Anwar’s “September 16″ and Twitter message on election night that “PR has won the election” are difficult in being seen as constructive. Many perceive Anwar to be driven by ambition, hate, and a sense of revenge. His pledge to retire if PR didn’t win the election has lost him credibility.
There is a segment of the population who have become disillusioned with the PR over a number of issues. Anwar’s antics, internal struggles, a potential political dynasty, lack of policy direction, and basic mistrust is keeping the PR from winning the federal election. if the PR wants to win, they must take a hard inward look, rather than blame their loss on phantom voters.
Blaming others is just too easy, rather than recognizing one’s own short comings. If DAP state assemblyman Hee Yit Foong didn’t defect, the PR Perak state Government may have run its full term. If the former Kedah Chief Minister did things differently, the last election result may have been different. If PKR left Sabah politics to the Sabahans and admitted Sabah parties into the coalition, great inroads would have been made.
Within the current stance, victory for the PR at the next election looks bleak. The members of the PR need to go back to the drawing board and return to the electorate with consistent and united policies and most of all learn how to engage rural communities. It is therefore not the alternative media that will be most important but the rural JKKKK committees, which is still the proven secret weapon of the BN.

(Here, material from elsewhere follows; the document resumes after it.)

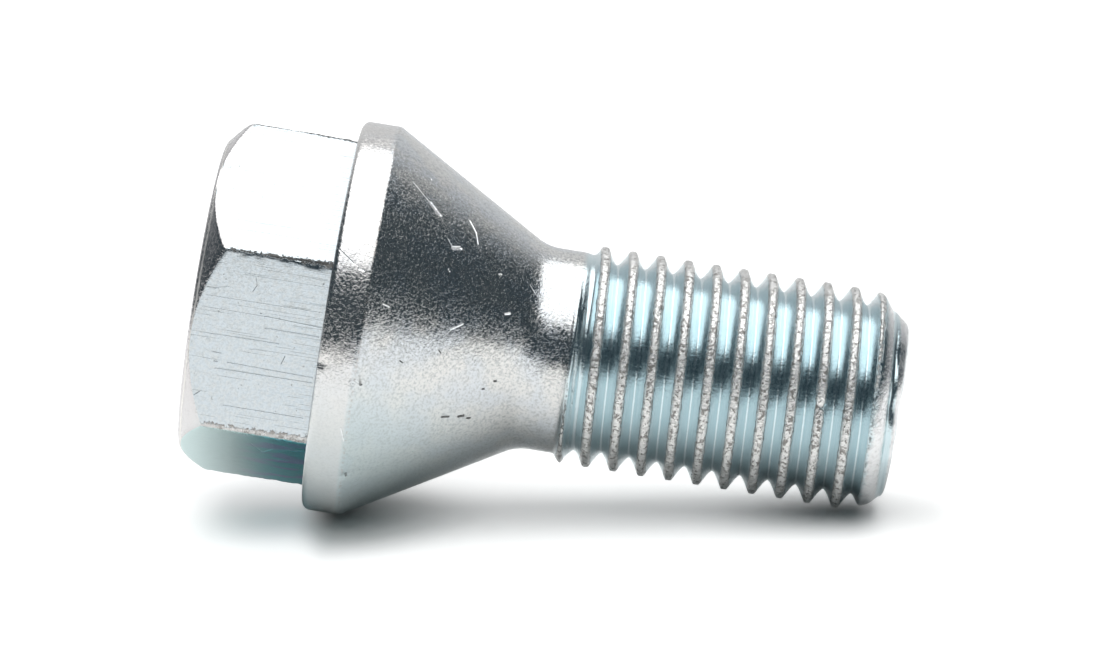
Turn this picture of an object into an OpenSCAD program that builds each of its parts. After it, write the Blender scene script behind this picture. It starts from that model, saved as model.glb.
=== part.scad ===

In politics it doesn’t matter what foreigners think of the present Malaysian Government, or Anwar Ibrahim for that matter. It doesn’t matter whether there is electoral fraud or not. Elections are not about the moral high-grounds or even what the majority wants. What matters is knowing the land you are playing on and wining the competition by the rules that exist. Otherwise a tired and scandal laden government would have long been tossed out of office.
In Malaysia the winner takes all.
Without any shadow cabinet, the PR is not an opposition, but rather a bunch of non-government members of parliament. BN representatives in the Senate are asking better questions than the PR are asking in the lower house.
Unlike the post 2008 election period, the Malaysian electorate appears to be “burnt out” and has given up expectation and yearning for change. It’s now very much suppressed. This is where the BN is likely to make up lost ground next election as the wave of change has reached the peak and will gently subside.
The PR urgently needs good strategists whose opinions are listened to. The PR must advance from being a one man crusade to becoming a true multi-dimensional coalition with a wide and varied intellectual input and consistent message.